Viewing his work as a continuation of that of the great political philosopher Eric Voegelin who began the effort to restore the “science of politics,” Dr. Niemeyer sees the path to recovery through the recognition of solid truths and solid principles found in tradition about the “full meaning” of human existence. In the introductions to Dr. Niemeyer’s most recent book, Within and Above Ourselves, Essays on Political Analysis, Professor Marion Montgomery writes that Dr. Niemeyer is a “traditionalist, in a special sense of the term beyond how it is used in popular jargon. That is, he is a philosopher and theologian as prophet: he is concerned with the abiding truth of things.”

In honor of his teaching, three of Dr. Niemeyer’s former students published a festschrift entitled The Good Man in Society, Essays in Honor of Gerhart Niemeyer. The students announced that the book was to celebrate a man, who from contemplation of human nature and affairs, has attained the wisdom of knowing how to love the truth and how to live well as a human being.” 

Beginning in the late 1950’s Dr. Niemeyer because internationally recognized as an expert on Communism. Together with J.M. Bochenski, he edited Handbook on Communism, contributing the chapter on ideology, and he also authored An Inquiry into Soviet Mentality and Deceitful Peace. He was commissioned by Congress to write The Communist Ideology, which was widely circulated in 1959-1960.

Dr. Niemeyer was born in 1907 in Essen, Germany, and he was educated at Kiel University in Germany and at Cambridge University in England. In 1933 he left Nazi Germany and joined his friend and mentor Professor Hermann Heller in Madrid, Spain. With the expansion of Hitler’s influence in Germany, he emigrated to the United States in 1937 and began his teaching at Princeton University. From 1950 to 1953 he served at the State Department on the Planning Staff in the Office of United Nations Affairs. During this period he engaged in extensive political dialogues with other conservative thinkers and formed his long and enduring friendship with William F. Buckley, Jr. For two years thereafter Dr. Niemeyer served as a research analyst for the Council on Foreign Relations in New York. He taught for a year at the National War College in the late 1950’s and served as foreign policy advisor in 1964 to the presidential candidate Barry Goldwater. From 1965 to 1968 he was a member of the Republican National Committee’s Task Force on Foreign Policy, and in 1981 President Reagan appointed him to the Board of Foreign Scholarships which elected him chairman. Dr. Niemeyer has lectured widely, and he was an enthusiastic supporter of the ISI (Intercollegiate Studies Institute), which educates and publishes about traditional political ideas.

In 1973, Dr. Niemeyer was ordained a deacon in the Episcopal Church and in 1980, when he was 73, a priest, devoting his work predominantly to hospice care. He was named canon in 1987. Recently he converted to become a Roman Catholic.

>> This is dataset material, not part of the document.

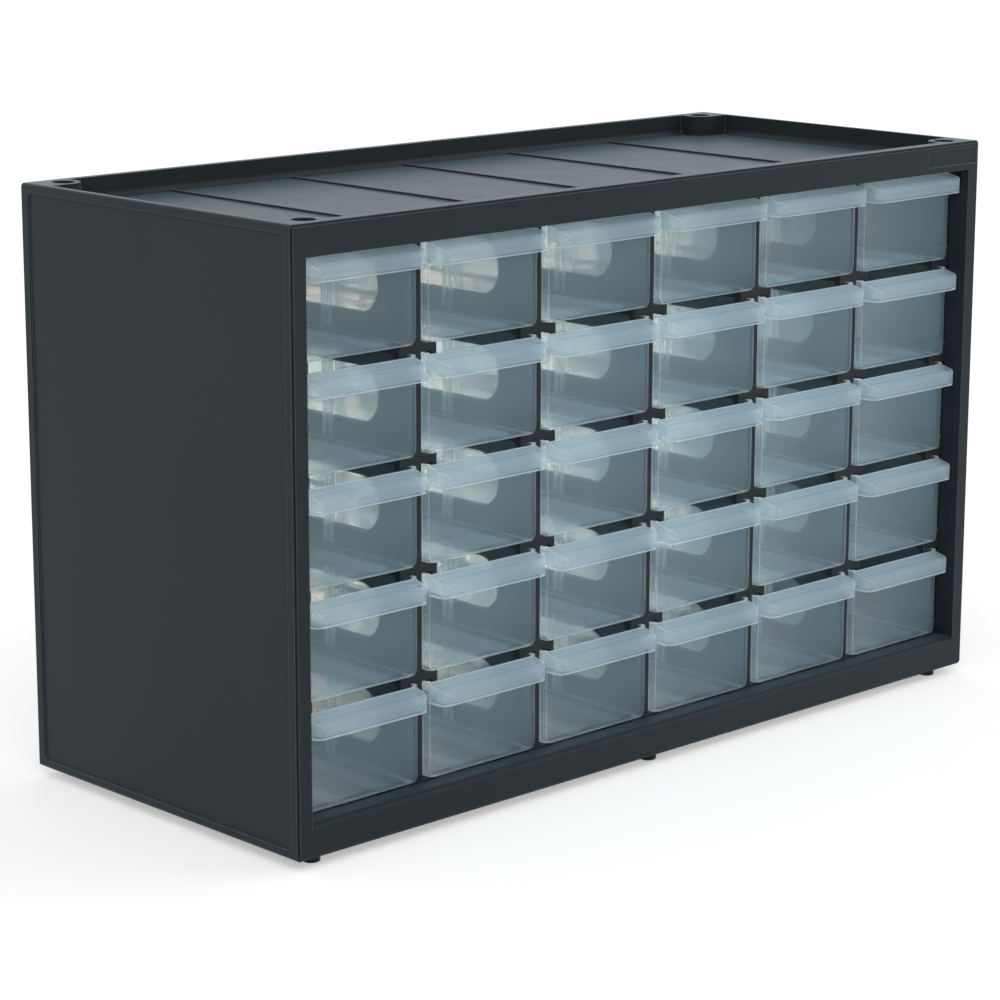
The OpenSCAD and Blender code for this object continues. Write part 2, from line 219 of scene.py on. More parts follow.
@dataclass(frozen=True)
class MouldedPlastic:
    """Satin moulded plastic: even colour, faint flow shading, fine grain, softened edges with a
    painted pale highlight, and a painted bluish sheen where seen at a slant.
    """

    name: str
    colour: tuple[float, float, float]
    roughness: float = 0.38
    gloss: float = 0.1
    shade: float = 0.08
    grain_scale: float = 2600.0
    grain_height: float = 0.00002
    edge_r: float = 0.00045
    edge_samples: int = 6
    # Painted highlight: a pale colour mixed into the edges, standing in for light that rounded
    # edges catch.
    edge_highlight_colour: tuple[float, float, float] = (0.17, 0.20, 0.22)
    edge_highlight_share: float = 0.9
    # Painted sheen: a bluish colour mixed in where the surface is seen at a slant, standing in
    # for reflection of the white surroundings.
    sheen_colour: tuple[float, float, float] = (0.16, 0.25, 0.31)
    sheen_share: float = 0.65
    sheen_power: float = 4.0
    flow_scale: float = 9.0
    wear_scale: float = 60.0
    rough_swing: float = 0.03
    grain_strength: float = 0.35
    flat_dot: float = 0.99
    edge_dot: float = 0.72

    def make(self) -> bpy.types.Material:
        """Builds the material: shaded colour with a painted highlight on the edges and a painted
        sheen at a slant, varied roughness, grain over rounded edges.

        Returns:
            The new material.
        """
        material = bpy.data.materials.new(self.name)
        material.use_nodes = True
        tree = material.node_tree
        shader = tree.nodes["Principled BSDF"]
        flow = remap(tree, object_noise(tree, self.flow_scale, 3.0, (1.0, 1.0, 0.5)), 0, 1)
        ramp = add_node(tree, "ShaderNodeValToRGB")
        for stop, share in zip(ramp.color_ramp.elements, (1 - self.shade, 1 + self.shade)):
            stop.color = (*(c * share for c in self.colour), 1)
        tree.links.new(flow, ramp.inputs["Fac"])
        edges = add_node(tree, "ShaderNodeBevel", samples=self.edge_samples, Radius=self.edge_r)
        # Painted highlight: the colour turns pale along the edges, on outer and hollow edges
        # alike.
        edge_lit = blend(
            tree,
            self.highlight_mask(tree, edges.outputs["Normal"]),
            ramp.outputs["Color"],
            self.edge_highlight_colour,
        )
        # Painted sheen: the colour turns bluish where the surface is seen at a slant.
        sheen = slant(tree, self.sheen_power, self.sheen_share)
        sheened = blend(tree, sheen, edge_lit, self.sheen_colour)
        tree.links.new(sheened, shader.inputs["Base Color"])
        shader.inputs["Specular IOR Level"].default_value = self.gloss
        wear = object_noise(tree, self.wear_scale, 2.0, EVEN)
        swing = self.rough_swing
        rough = remap(tree, wear, self.roughness - swing, self.roughness + swing)
        tree.links.new(rough, shader.inputs["Roughness"])
        grain = object_noise(tree, self.grain_scale, 1.0, EVEN)
        bump = add_node(
            tree, "ShaderNodeBump", Distance=self.grain_height, Strength=self.grain_strength
        )
        tree.links.new(grain, bump.inputs["Height"])
        tree.links.new(edges.outputs["Normal"], bump.inputs["Normal"])
        tree.links.new(bump.outputs["Normal"], shader.inputs["Normal"])
        return material

    def highlight_mask(
        self, tree: bpy.types.NodeTree, rounded: bpy.types.NodeSocket
    ) -> bpy.types.NodeSocket:
        """Finds the edges, where the colour gets its painted highlight: there the rounded normal
        turns away from the surface's own.

        Args:
            tree: The tree to add to.
            rounded: The rounded normal.

        Returns:
            The painted highlight's mask socket, up to its highest share on a square edge.
        """
        own = add_node(tree, "ShaderNodeNewGeometry")
        turn = add_node(tree, "ShaderNodeVectorMath", operation="DOT_PRODUCT")
        tree.links.new(rounded, turn.inputs[0])
        tree.links.new(own.outputs["Normal"], turn.inputs[1])
        mask = add_node(
            tree,
            "ShaderNodeMapRange",
            From_Min=self.flat_dot,
            From_Max=self.edge_dot,
            To_Min=0,
            To_Max=self.edge_highlight_share,
        )
        tree.links.new(turn.outputs["Value"], mask.inputs["Value"])
        return mask.outputs["Result"]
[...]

Particularly fond of renaissance and baroque music, Dr. Niemeyer played the recorder and the viola da gamba, and he served as president of the American Recorder Society.

Dr. Niemeyer was married to Lucie Lenzner for over 55 years before she died in 1987. He is survived by his five children, A. Hermann Niemeyer of West Chester, Pennsylvania, Lucian L. Niemeyer of Aston, Pennsylvania, Judge Paul V. Niemeyer of Baltimore, Maryland, Lisa M. Silver of Greenwich, Connecticut, and Dr. Christian B. Niemeyer of Nashville, Tennessee, and by eleven grandchildren and three great grandchildren.